Going for the jugular: the end

Regular readers will remember my research interests. Thanks to good friends, it has now become essential for my research projects evaluating the influence of certain vasopressors on brain oxygenation to invasively measure the levels of oxygen in the brain (specifically in the blood coming from the internal jugular vein). Indeed, a recent paper from my Danish colleagues suggested that changes in brain oxygenation (measured non-invasively by near-infrared spectroscopy), following manipulation of blood pressure by norepinephrine, could be partly influenced by changes in skin perfusion. I had the opportunity to measure jugular venous oxygen saturation in healthy volunteers and patients during my postdoc (in Copenhagen with that same group) and this is definitely a “must” for the kind of research project I am working on.

In front of this evidence, I decided to make an amendment to my current vasopressor study in order to add jugular venous oxygen saturation to existing measures.

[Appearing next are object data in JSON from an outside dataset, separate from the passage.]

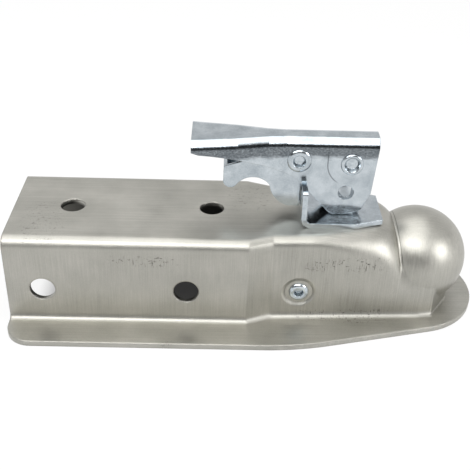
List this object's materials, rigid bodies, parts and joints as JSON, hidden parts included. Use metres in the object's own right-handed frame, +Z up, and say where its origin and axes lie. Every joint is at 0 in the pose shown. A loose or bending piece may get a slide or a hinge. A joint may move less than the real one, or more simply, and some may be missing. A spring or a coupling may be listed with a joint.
{
  "type": "trailer coupling head",
  "caption": "Stamped straight-tongue trailer coupling head with a ball socket, a hinged ball clamp and a lever latch with a finger trigger.",
  "frame": {"origin": "centre of the ball when it is seated in the socket", "axes": "+X towards the nose, +Z up, away from the flat flange that the part rests on"},
  "size_m": [0.2582, 0.1136, 0.0996],
  "materials": {
    "stamped_steel": "satin stamped steel",
    "zinc_sheet": "bright zinc plating",
    "rivet_steel": "bright zinc plating",
    "forged_steel": "dull forged steel",
    "bolt_steel": "zinc plating",
    "spring_steel": "oiled spring steel"
  },
  "bodies": {
    "root": {"coupler_body": "stamped_steel", "latch_bracket": "zinc_sheet", "jaw_pivot_rivet": "rivet_steel", "jaw_spring": "spring_steel"},
    "bolt": {"draw_bolt": "bolt_steel", "spring_seat_washer": "bolt_steel", "clamp_washer": "bolt_steel", "adjusting_nut": "bolt_steel"},
    "handle": {"latch_handle": "zinc_sheet", "handle_pin": "rivet_steel", "trigger_rivet": "rivet_steel", "trigger_spring": "spring_steel"},
    "trigger": {"trigger": "zinc_sheet"},
    "clamp": {"ball_clamp": "forged_steel"}
  },
  "joints": [
    {"name": "bolt_slide", "type": "slide", "parent": "root", "child": "bolt", "axis": [0, 0, -1], "range_m": [0, 0.0076], "deforming": ["jaw_spring"]},
    {"name": "handle_swing", "type": "hinge", "parent": "bolt", "child": "handle", "pos_m": [-0.0427, 0, 0.06], "axis": [0, 1, 0], "range_deg": [0, 90]},
    {"name": "trigger_pull", "type": "hinge", "parent": "handle", "child": "trigger", "pos_m": [-0.0704, 0, 0.0614], "axis": [0, 1, 0], "range_deg": [0, 15], "stiffness_Nm_per_rad": 0.6, "springref_deg": -17.19},
    {"name": "jaw_swing", "type": "hinge", "parent": "root", "child": "clamp", "pos_m": [-0.0677, 0, -0.0067], "axis": [0, 1, 0], "range_deg": [0, 17.6]}
  ],
  "couplings": [
    {"joint": "bolt_slide", "follows": "handle_swing", "m_per_rad": 0.0047746},
    {"joint": "jaw_swing", "follows": "handle_swing", "ratio": 0.19397}
  ]
}
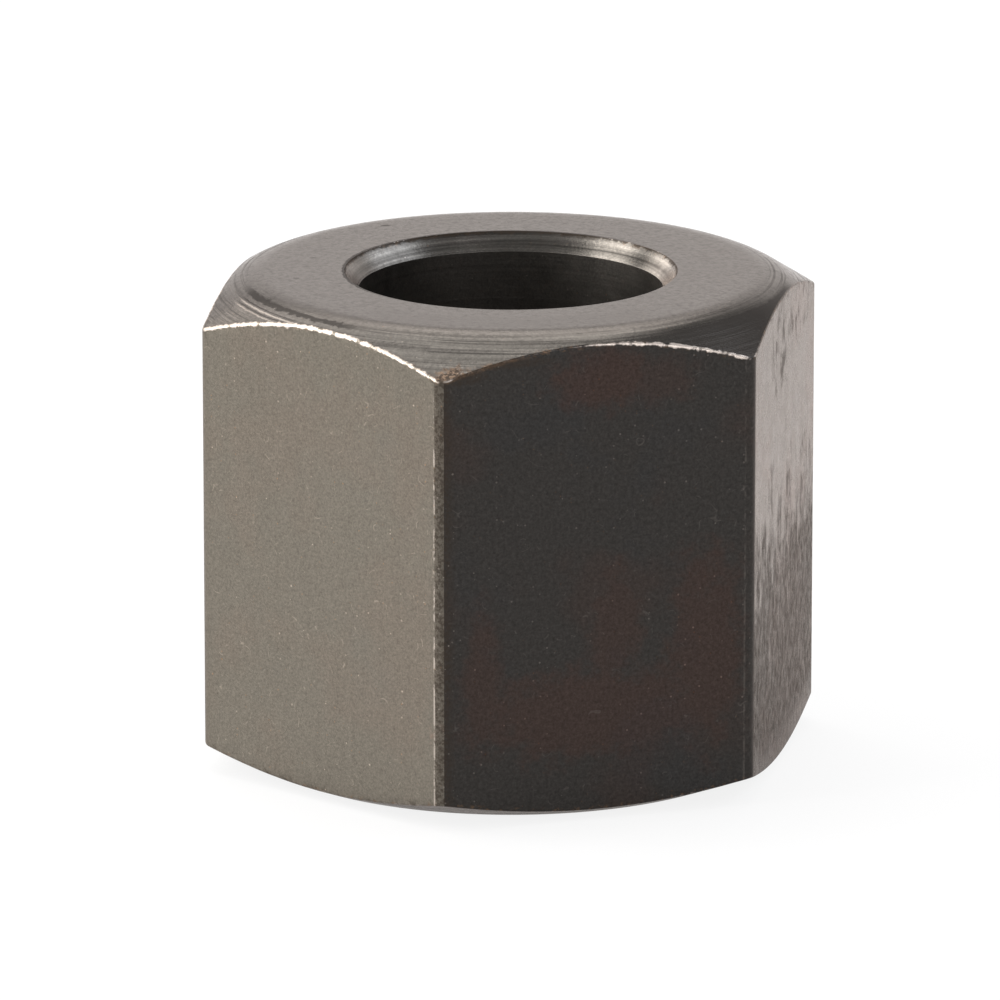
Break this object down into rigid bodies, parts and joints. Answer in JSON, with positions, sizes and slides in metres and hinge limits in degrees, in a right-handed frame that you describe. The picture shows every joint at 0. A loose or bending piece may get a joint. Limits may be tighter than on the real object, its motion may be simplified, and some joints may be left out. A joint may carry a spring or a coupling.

But remember, I am not in Copenhagen anymore…I didn’t know if it would be difficult for this amendment to be accepted.

I thus have presented my amendment to our Scientific committee first and soon received a positive answer. It was pretty scientifically obvious that we needed that measure. Then, we have (for that specific meeting, I have asked the anesthesiologist who will insert these lines to be present) tried to convince the Ethics committee…

Well, I am happy to inform you that blood samples from the internal jugular vein will be taken in that vasopressor study! Yay! As I have already mentioned,  I am aware of only one lab in Canada that can insert catheters into the internal jugular vein in human volunteers. For the moment, I will be mostly interested in jugular venous oxygen saturation. However, I will now have the possibility of studying cerebral metabolism.

For those wondering what a catheter into the internal jugular vein looks like, well here it is (the catheter is advanced until the black arrow):


I am looking forward to seeing the results !!!